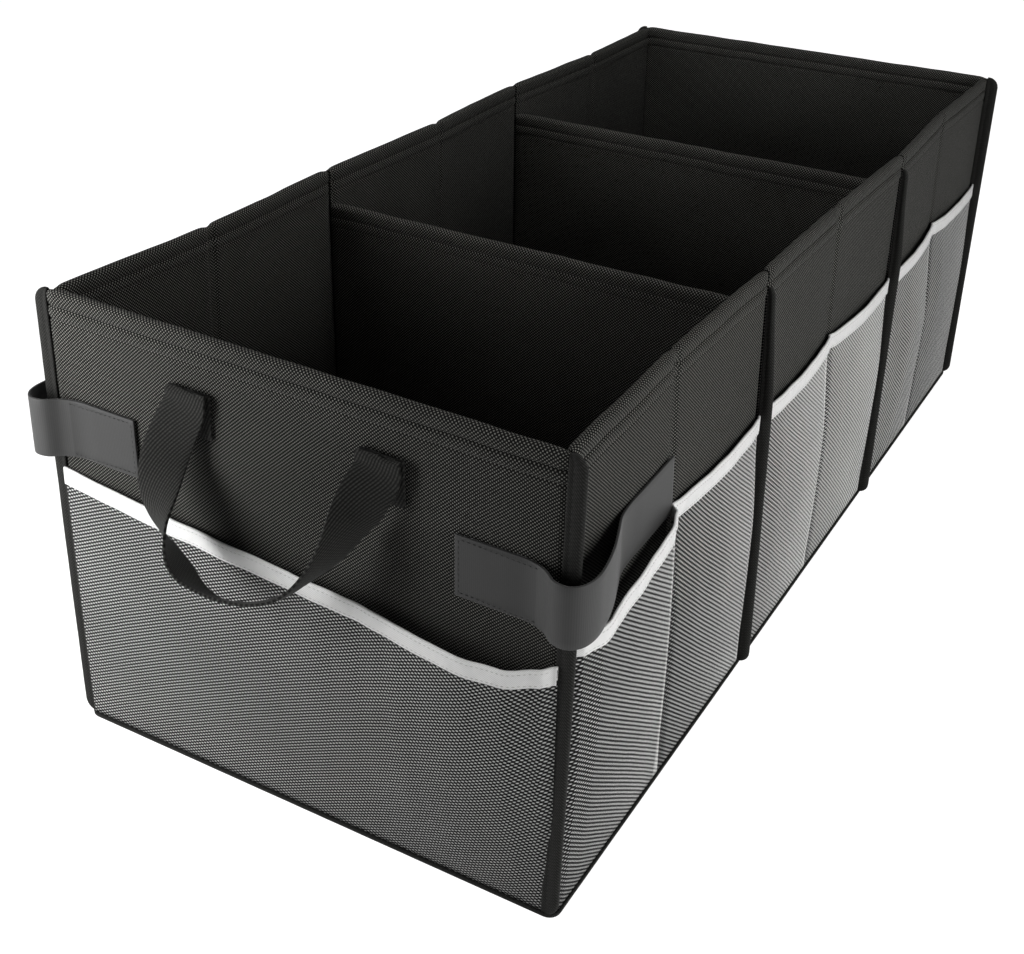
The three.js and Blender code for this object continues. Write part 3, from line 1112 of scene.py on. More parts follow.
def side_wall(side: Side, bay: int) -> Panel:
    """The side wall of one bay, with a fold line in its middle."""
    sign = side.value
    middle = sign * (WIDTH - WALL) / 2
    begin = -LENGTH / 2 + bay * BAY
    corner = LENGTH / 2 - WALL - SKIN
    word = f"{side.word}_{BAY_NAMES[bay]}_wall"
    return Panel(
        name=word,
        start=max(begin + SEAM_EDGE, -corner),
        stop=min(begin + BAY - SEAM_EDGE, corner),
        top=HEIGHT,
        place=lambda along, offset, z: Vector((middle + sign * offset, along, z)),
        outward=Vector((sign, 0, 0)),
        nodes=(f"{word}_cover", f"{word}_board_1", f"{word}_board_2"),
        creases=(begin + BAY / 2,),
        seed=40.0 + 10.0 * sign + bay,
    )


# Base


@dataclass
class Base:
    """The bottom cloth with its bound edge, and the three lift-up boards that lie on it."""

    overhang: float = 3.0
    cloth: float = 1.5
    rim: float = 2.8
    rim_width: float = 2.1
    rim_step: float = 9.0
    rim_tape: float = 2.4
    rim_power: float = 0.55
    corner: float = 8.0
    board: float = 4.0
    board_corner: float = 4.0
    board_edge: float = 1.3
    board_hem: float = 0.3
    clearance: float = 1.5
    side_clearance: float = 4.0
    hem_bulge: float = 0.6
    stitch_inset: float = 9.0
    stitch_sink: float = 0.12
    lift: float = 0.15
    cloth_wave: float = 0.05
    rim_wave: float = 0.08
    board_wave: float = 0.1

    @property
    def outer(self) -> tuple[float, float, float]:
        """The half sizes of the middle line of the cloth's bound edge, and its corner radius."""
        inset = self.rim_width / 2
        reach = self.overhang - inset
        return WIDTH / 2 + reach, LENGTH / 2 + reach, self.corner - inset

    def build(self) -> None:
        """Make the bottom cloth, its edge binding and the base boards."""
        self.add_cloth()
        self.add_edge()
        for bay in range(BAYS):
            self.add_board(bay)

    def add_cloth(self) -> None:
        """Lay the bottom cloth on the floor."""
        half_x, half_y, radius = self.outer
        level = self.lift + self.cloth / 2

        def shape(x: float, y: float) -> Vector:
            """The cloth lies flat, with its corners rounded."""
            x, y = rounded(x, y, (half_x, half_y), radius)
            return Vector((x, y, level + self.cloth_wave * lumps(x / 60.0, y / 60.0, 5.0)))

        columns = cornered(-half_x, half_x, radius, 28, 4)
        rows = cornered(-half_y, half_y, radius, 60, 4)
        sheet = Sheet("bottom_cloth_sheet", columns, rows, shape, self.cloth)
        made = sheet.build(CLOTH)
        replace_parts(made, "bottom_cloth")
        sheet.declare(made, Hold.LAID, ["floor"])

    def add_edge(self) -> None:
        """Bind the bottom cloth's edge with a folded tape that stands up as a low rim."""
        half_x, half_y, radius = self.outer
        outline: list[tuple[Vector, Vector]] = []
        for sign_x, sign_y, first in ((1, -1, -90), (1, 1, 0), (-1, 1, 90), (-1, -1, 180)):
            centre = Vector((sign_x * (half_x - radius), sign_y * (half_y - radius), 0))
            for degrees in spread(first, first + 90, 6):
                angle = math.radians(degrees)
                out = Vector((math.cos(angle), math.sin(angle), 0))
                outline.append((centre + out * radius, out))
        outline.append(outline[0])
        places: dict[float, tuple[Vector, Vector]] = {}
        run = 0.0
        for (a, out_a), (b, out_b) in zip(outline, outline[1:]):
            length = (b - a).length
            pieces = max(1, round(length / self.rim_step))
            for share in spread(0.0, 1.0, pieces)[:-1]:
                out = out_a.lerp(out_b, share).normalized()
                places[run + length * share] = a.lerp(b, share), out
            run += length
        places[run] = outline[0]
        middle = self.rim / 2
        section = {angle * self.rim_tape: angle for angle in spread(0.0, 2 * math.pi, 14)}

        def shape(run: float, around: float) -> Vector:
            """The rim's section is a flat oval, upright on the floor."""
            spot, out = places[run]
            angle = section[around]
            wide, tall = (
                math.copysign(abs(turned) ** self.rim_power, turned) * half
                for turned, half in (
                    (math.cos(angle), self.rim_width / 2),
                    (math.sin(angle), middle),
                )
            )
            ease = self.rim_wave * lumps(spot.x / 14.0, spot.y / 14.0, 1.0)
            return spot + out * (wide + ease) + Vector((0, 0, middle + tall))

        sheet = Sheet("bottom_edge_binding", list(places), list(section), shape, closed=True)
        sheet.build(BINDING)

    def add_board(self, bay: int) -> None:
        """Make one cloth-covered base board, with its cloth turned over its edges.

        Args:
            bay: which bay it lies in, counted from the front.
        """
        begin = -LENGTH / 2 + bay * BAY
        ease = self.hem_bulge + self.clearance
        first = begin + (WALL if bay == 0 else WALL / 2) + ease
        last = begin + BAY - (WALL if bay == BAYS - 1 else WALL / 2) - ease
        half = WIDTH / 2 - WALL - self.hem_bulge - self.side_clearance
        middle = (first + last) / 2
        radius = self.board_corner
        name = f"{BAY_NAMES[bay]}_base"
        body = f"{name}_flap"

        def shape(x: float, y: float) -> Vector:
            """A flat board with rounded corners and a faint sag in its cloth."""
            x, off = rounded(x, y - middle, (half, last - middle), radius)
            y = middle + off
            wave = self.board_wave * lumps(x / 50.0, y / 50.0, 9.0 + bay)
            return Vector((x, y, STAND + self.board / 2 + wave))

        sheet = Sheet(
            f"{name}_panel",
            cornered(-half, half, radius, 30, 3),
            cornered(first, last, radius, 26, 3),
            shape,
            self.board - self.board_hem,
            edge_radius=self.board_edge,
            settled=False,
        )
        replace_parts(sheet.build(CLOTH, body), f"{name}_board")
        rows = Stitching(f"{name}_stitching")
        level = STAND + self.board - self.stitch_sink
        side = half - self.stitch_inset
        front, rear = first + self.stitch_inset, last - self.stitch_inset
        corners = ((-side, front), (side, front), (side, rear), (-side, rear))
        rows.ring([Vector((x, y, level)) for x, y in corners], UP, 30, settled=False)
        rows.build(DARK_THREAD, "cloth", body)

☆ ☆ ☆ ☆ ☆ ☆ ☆

--- REQUEST ---
Return only the lines spanning from the first line of the material through the line with "self.add_board(bay)", copied exactly, both ends kept.

--- RESULT OF THIS EXERCISE ---
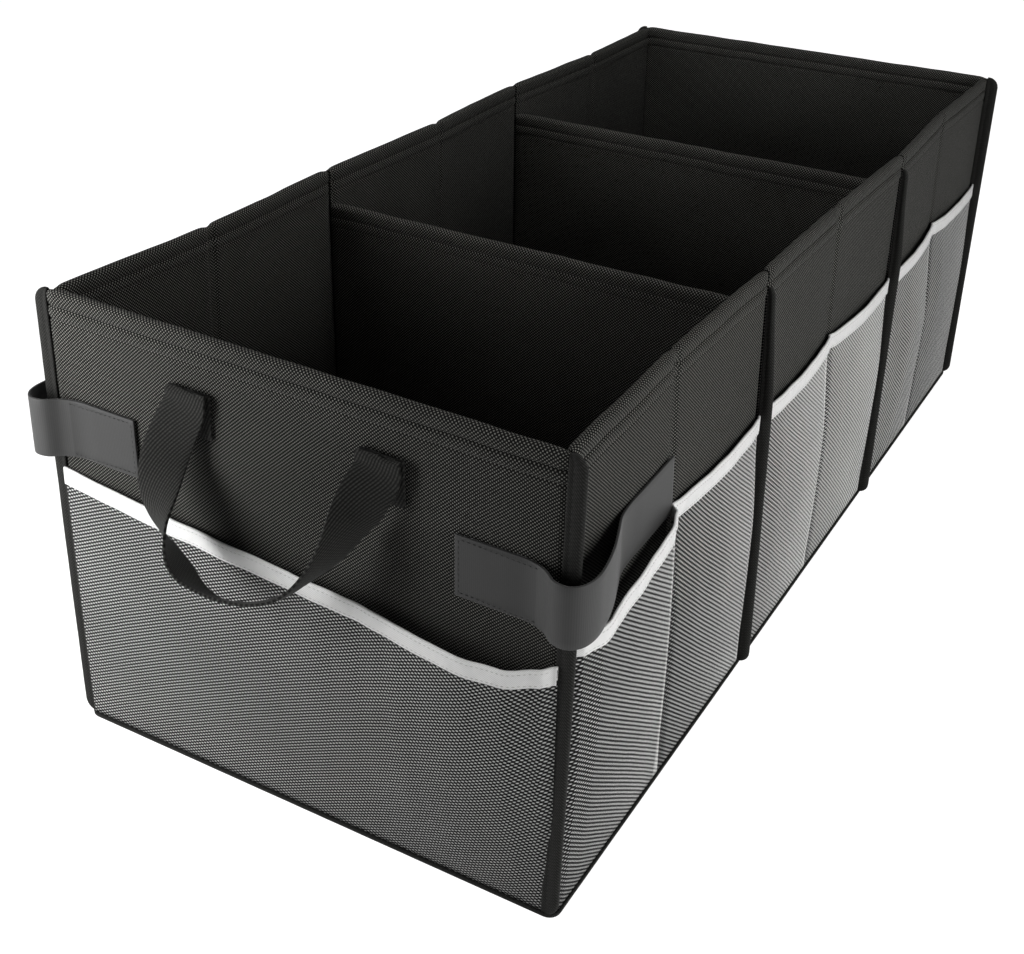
The three.js and Blender code for this object continues. Write part 3, from line 1112 of scene.py on. More parts follow.
def side_wall(side: Side, bay: int) -> Panel:
    """The side wall of one bay, with a fold line in its middle."""
    sign = side.value
    middle = sign * (WIDTH - WALL) / 2
    begin = -LENGTH / 2 + bay * BAY
    corner = LENGTH / 2 - WALL - SKIN
    word = f"{side.word}_{BAY_NAMES[bay]}_wall"
    return Panel(
        name=word,
        start=max(begin + SEAM_EDGE, -corner),
        stop=min(begin + BAY - SEAM_EDGE, corner),
        top=HEIGHT,
        place=lambda along, offset, z: Vector((middle + sign * offset, along, z)),
        outward=Vector((sign, 0, 0)),
        nodes=(f"{word}_cover", f"{word}_board_1", f"{word}_board_2"),
        creases=(begin + BAY / 2,),
        seed=40.0 + 10.0 * sign + bay,
    )


# Base


@dataclass
class Base:
    """The bottom cloth with its bound edge, and the three lift-up boards that lie on it."""

    overhang: float = 3.0
    cloth: float = 1.5
    rim: float = 2.8
    rim_width: float = 2.1
    rim_step: float = 9.0
    rim_tape: float = 2.4
    rim_power: float = 0.55
    corner: float = 8.0
    board: float = 4.0
    board_corner: float = 4.0
    board_edge: float = 1.3
    board_hem: float = 0.3
    clearance: float = 1.5
    side_clearance: float = 4.0
    hem_bulge: float = 0.6
    stitch_inset: float = 9.0
    stitch_sink: float = 0.12
    lift: float = 0.15
    cloth_wave: float = 0.05
    rim_wave: float = 0.08
    board_wave: float = 0.1

    @property
    def outer(self) -> tuple[float, float, float]:
        """The half sizes of the middle line of the cloth's bound edge, and its corner radius."""
        inset = self.rim_width / 2
        reach = self.overhang - inset
        return WIDTH / 2 + reach, LENGTH / 2 + reach, self.corner - inset

    def build(self) -> None:
        """Make the bottom cloth, its edge binding and the base boards."""
        self.add_cloth()
        self.add_edge()
        for bay in range(BAYS):
            self.add_board(bay)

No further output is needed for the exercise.